When it comes to mobility the Hoplite’s big engine gives it a top speed over paved roads of 120 kilometers per hour and a 700 km range on a full tank. Obstacle climbing and water crossing are on par with the best of them. The ballistic protection of the Hoplite is kept vague. It’s important to add that SK Group, a global holding company, and Israeli vehicle manufacturer Plasan acquired controlling stakes of the bankrupt ELVO S.A. in 2021 and how this impacts the Hoplite can’t be understated. Assembly of the Plasan SandCat in Greece puts it in direct competition with the Hoplite. Meanwhile, given EODH’s background in armor kits for German combat vehicles, rolling out variants of the Hoplite may end up improving its prospects for export. Combat optimization and protective countermeasures on the Hoplite are impressive on their own. Rows of smoke grenades are mounted on the roof and there’s enough space for a remote weapon station supporting a large caliber armament.

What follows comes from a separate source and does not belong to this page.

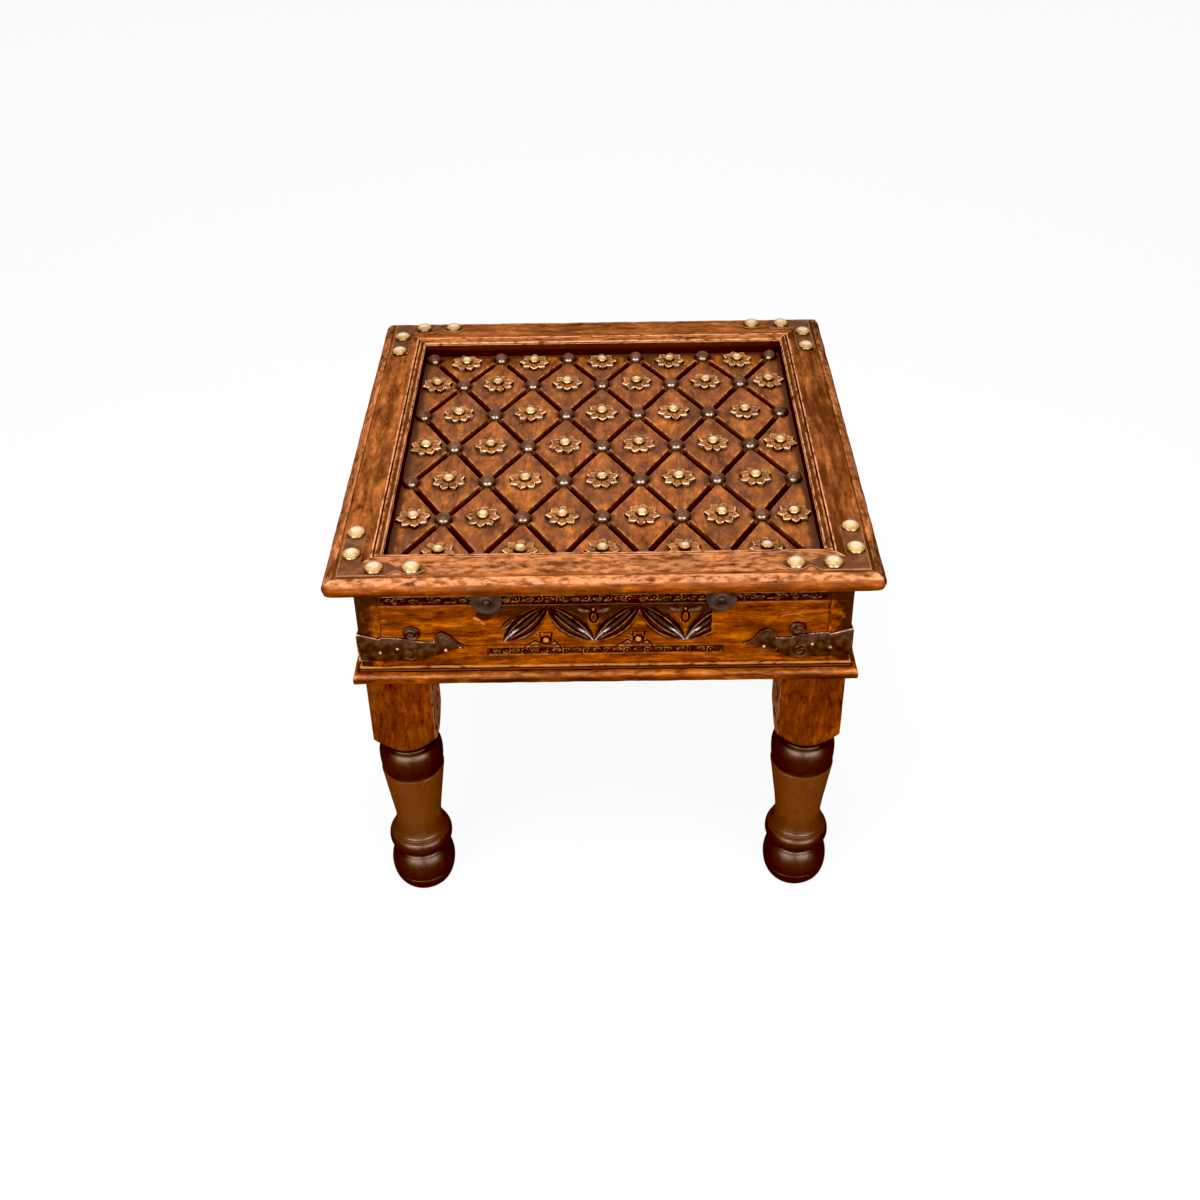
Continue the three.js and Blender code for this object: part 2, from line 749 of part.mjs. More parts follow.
// One arm of a corner strap, lying on the front face at its left end
function strapArm() {
  const lobeSides = 12;
  const nailSides = 6;
  const proud = fitGap + strapThickness;
  const points = strapOutline().map(([reach, level]) => [reach - boxHalf, level]);
  const sheet = flatPlate(points, fitGap, proud).rotateX(quarterTurn).translate(0, -boxHalf, 0);
  let arm = toSolid(sheet);
  const lobeX = strapLobeReach - boxHalf;
  for (const rise of [strapUpperLobeRise, strapLowerLobeRise]) {
    arm = arm.add(frontRound(
      lobeX, strapFoot + rise, strapLobeRadius, fitGap, proud + strapLobeProud, lobeSides,
    ));
  }
  arm = arm.add(toSolid(block(
    lobeX - strapLobeNeckWidth / 2, lobeX + strapLobeNeckWidth / 2,
    -boxHalf - proud - strapLobeProud, -boxHalf - fitGap,
    strapFoot + strapLowerLobeRise, strapFoot + strapUpperLobeRise,
  )));
  for (const reach of strapNailReaches) {
    arm = arm.add(frontDome(
      reach - boxHalf, strapFoot + strapNailRise, strapNailRadius, proud, strapNailHeight, nailSides,
    ));
  }
  return arm;
}

// The second arm is the first one mirrored across the corner's diagonal
function mirrorAcrossDiagonal(solid) {
  const geometry = toGeometry(solid);
  const position = geometry.attributes.position;
  for (let index = 0; index < position.count; index += 1) {
    position.setXYZ(index, position.getY(index), position.getX(index), position.getZ(index));
  }
  const faces = geometry.index.array;
  for (let first = 0; first < faces.length; first += 3) {
    [faces[first], faces[first + 1]] = [faces[first + 1], faces[first]];
  }
  return toSolid(geometry);
}

function buildStraps() {
  const arm = strapArm();
  const strap = arm.add(mirrorAcrossDiagonal(arm));
  for (const corner of corners) {
    addPiece(`${corner.name}_corner_strap`, toGeometry(strap), iron, corner.turn);
  }
}

function buildDiscs() {
  const nailSides = 8;
  const discLevel = apronTop - discTopGap - discRadius;
  for (const side of sides) {
    for (const [hand, sign] of [['left', -1], ['right', 1]]) {
      const x = sign * discReach;
      const proud = fitGap + discThickness;
      const plate = frontRound(x, discLevel, discRadius, fitGap, proud, discSides);
      const disc = plate.add(frontDome(x, discLevel, discNailRadius, proud, discNailHeight, nailSides));
      addPiece(`${side.name}_${hand}_disc`, toGeometry(disc), iron, side.turn);
    }
  }
}

buildRails();
buildPanel();
buildAprons();
buildMouldings();
buildCleats();
buildLegs();
buildCornerFittings();
buildStraps();
buildDiscs();

export default group;
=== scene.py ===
import math
import random

import bmesh
import bpy
import numpy as np
from mathutils import Matrix, Vector, noise


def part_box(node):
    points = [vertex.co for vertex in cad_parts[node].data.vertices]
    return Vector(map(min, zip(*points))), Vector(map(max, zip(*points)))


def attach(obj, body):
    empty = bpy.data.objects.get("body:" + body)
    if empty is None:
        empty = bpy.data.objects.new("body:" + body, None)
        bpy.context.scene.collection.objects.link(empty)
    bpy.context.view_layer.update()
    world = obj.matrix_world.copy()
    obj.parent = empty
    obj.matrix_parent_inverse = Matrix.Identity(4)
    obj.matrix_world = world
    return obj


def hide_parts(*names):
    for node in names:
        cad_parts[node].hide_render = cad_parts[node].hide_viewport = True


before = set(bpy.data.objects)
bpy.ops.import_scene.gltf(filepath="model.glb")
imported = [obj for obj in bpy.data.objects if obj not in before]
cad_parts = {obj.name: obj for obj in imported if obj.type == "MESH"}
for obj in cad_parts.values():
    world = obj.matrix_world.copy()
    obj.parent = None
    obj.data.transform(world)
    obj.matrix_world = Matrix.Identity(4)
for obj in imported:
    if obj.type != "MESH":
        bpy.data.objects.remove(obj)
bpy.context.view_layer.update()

quarter_turn = math.pi / 2
half_turn = math.pi
full_turn = 2 * math.pi
side_turns = (0, quarter_turn, half_turn, -quarter_turn)
sides = dict(zip(("front", "right", "back", "left"), side_turns))
corners = dict(zip(("front_left", "front_right", "back_right", "back_left"), side_turns))
board_grain = {"front": "x", "right": "y", "back": "x", "left": "y"}

# Places taken from the CAD pieces, in metres
rail_low, rail_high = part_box("front_top_rail")
apron_low, apron_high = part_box("front_apron")
moulding_low, moulding_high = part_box("front_base_moulding")
panel_low, panel_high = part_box("lattice_panel")
plate_low, plate_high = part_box("front_left_corner_plate")
top_half = -rail_low.y
top_level = rail_high.z
rail_foot = rail_low.z
rail_width = rail_high.y - rail_low.y
recess_half = top_half - rail_width
box_half = -apron_low.y
box_inner = -apron_high.y
box_foot = apron_low.z
box_top = apron_high.z
moulding_half = -moulding_low.y
moulding_top = moulding_high.z
panel_half = panel_high.x
panel_foot = panel_low.z
panel_level = box_top

# Camera and light
camera_place = Vector((0.00884, -1.22217, 1.16087))
camera_aim = Vector((-0.00109, 0, 0.33586))
camera_roll = -0.01797
camera_lens = 43.78
camera_shift = (-0.0024, -0.0874)
sensor_width = 36
black_level = 0.016
light_aim = (0, 0, 0.35)
white = (1, 1, 1, 1)

# Each soft box: name, place, width, height, power, and whether it gives light, shine or both
soft_boxes = (
    ("left_soft_box", (-0.95, -1.32, 0.56), 0.6, 0.6, 11, "light"),
    ("right_soft_box", (0.95, -1.32, 0.56), 0.6, 0.6, 10, "light"),
    ("left_shine", (-0.64, -1.4, 0.58), 1.1, 1.0, 66, "shine"),
    ("right_shine", (0.74, -1.4, 0.58), 1.1, 1.0, 62, "shine"),
    ("overhead_soft_box", (-0.1, -0.5, 1.55), 1.0, 0.8, 23, "light"),
    ("overhead_shine", (-0.1, -0.5, 1.55), 0.4, 0.35, 3, "shine"),
    ("back_wall", (0, 2.2, 1.75), 3.2, 1.6, 6, "both"),
)

# How bright the room is for other rays, for reflected rays and for the camera's rays
room_strengths = (0.5, 0.06, 1.0)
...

At present there are four variants of the Hoplite. As a fully enclosed vehicle it can serve as a troop carrier, with seating for eight occupants, or an ambulance. It’s possible to build a Hoplite as a single cab or double cap pickup truck. The open space on the bed then fits whatever modules or cargo the end user imagines. There’s still no word if the Hoplite is being tested for eventual service with the Greek armed forces. As a tactical 4×4 its salient features gives it an edge when stacked against many neighboring rivals. Among NATO allies the Hoplite’s main opponent in the east is the Turkish-made BMC Amazon, with whom it shares many characteristics. To the west it’s contending against the Italian-made Iveco LMV‘s latest iterations. Meanwhile, Central Europe offers no respite with a dazzling array of armored 4×4’s such as the Czech-made Excalibur Army Patriot.

But the 2020s are shaping to be a decade crowded with lethal 4×4’s needed by so many different end users and the Hoplite may still prove itself in this unpredictable milieu.